For the 1-line game, neither of us end up playing often enough, or have enough money, to trigger the volatile jackpots. I do better simply because I take more breaks with my gambling style. From the graph below, we can see that I lose all my money roughly 45% of the time, while Lori loses it all 65% of the time.
samestart_1 = load('strategies_1line_samestart.npz')
plot_earnings_dist([samestart_1, samestart_1], [0, 1], ['Lori', 'Ben'], lines_played='1 Line', nbins=50, normalize=[100, 100])
plt.xlim([-1, 5]);
Here's what we earn back.
print(r'On average, Lori made back {}% of what she spent.'.format(pct_calc(samestart_1)[0]))
print(r'On average, Ben made back {}% of what he spent.'.format(pct_calc(samestart_1)[1]))

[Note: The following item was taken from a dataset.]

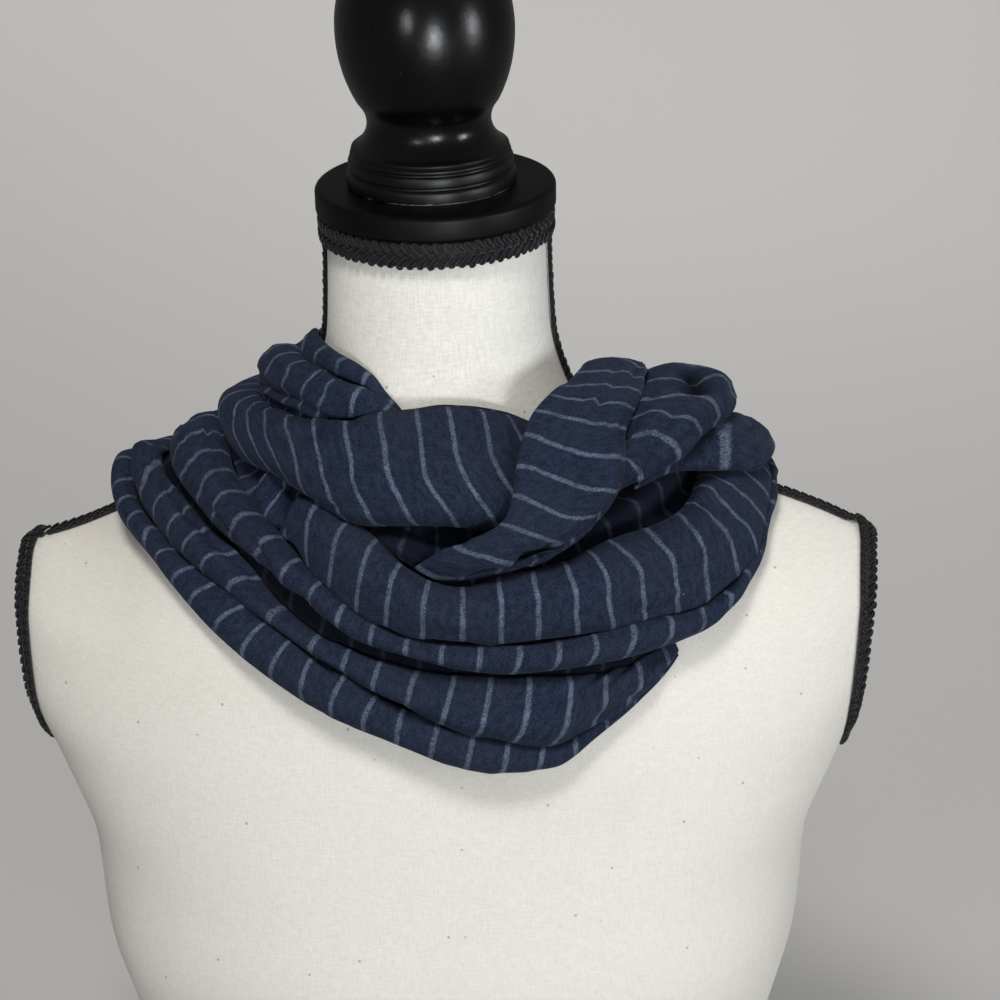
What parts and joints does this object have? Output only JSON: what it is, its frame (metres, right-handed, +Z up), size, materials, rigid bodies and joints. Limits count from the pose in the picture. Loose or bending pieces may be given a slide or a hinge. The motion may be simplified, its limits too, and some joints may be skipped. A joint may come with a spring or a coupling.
{
  "type": "infinity scarf on a dress form",
  "caption": "Soft jersey infinity scarf, wound and crossed in loose folds round the neck of a limbless tabletop dress form that displays it.",
  "frame": {"origin": "centre of the form's flat underside, on the surface it stands on", "axes": "+Z up through the neck and finial, -Y towards the chest's front, +X towards the viewer's right when it is seen from the front"},
  "size_m": [0.4006, 0.2379, 0.7254],
  "materials": {
    "linen_cover": "matte off-white linen weave",
    "scarf_jersey": "matte heathered navy jersey with thin paler stripes",
    "braid_trim": "soft satin black gimp braid",
    "cap_disc": "satin black lacquer",
    "finial_lacquer": "glossy black lacquer"
  },
  "bodies": {
    "root": {"form_body": "linen_cover", "neck_cap": "cap_disc", "finial": "finial_lacquer", "neck_braid": "braid_trim", "armhole_braid_left": "braid_trim", "armhole_braid_right": "braid_trim", "shoulder_braid_left": "braid_trim", "shoulder_braid_right": "braid_trim", "chest_wrap_front": "scarf_jersey", "chest_wrap_back": "scarf_jersey", "lowest_wrap_front": "scarf_jersey", "lowest_wrap_back": "scarf_jersey", "neck_wrap_front": "scarf_jersey", "neck_wrap_back": "scarf_jersey", "crossing": "scarf_jersey", "shoulder_roll": "scarf_jersey", "stretch_behind": "scarf_jersey"}
  },
  "joints": []
}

On average, Lori made back 83.10102843275847% of what she spent. On average, Ben made back 90.27372411175419% of what he spent.
For the next few scenarios, I am going to adjust my own betting conditions. I still switch machines when I'm down 3 times my bet and when I'm up ten dollars in a single session, for the sake of consistency. But I doubt this matters very much.
This scenario is closer to reality. I'm not usually comfortable spending more than 40 dollars at the casino. I feel too much guilt otherwise! So this means I'm likely to run out of money faster. My relative wager has more than doubled, because I'm spending more relative to what I have:
\begin{align} r_w &= \frac{0.3}{40} = \frac{0.75}{100} > \frac{0.3}{100} \end{align}How does this affect the resulting distribution? We will compare the runs using "relative wager" units, so that the losses for S1 and S2 are normalized to 1.
diffstart_20 = load('strategies_20line_diffstart.npz')
print(r'In S1, Ben makes back {}% of what he spent.'.format(pct_calc(samestart_20)[1]))
print(r'In S2, Ben makes back {}% of what he spent.'.format(pct_calc(diffstart_20)[0]))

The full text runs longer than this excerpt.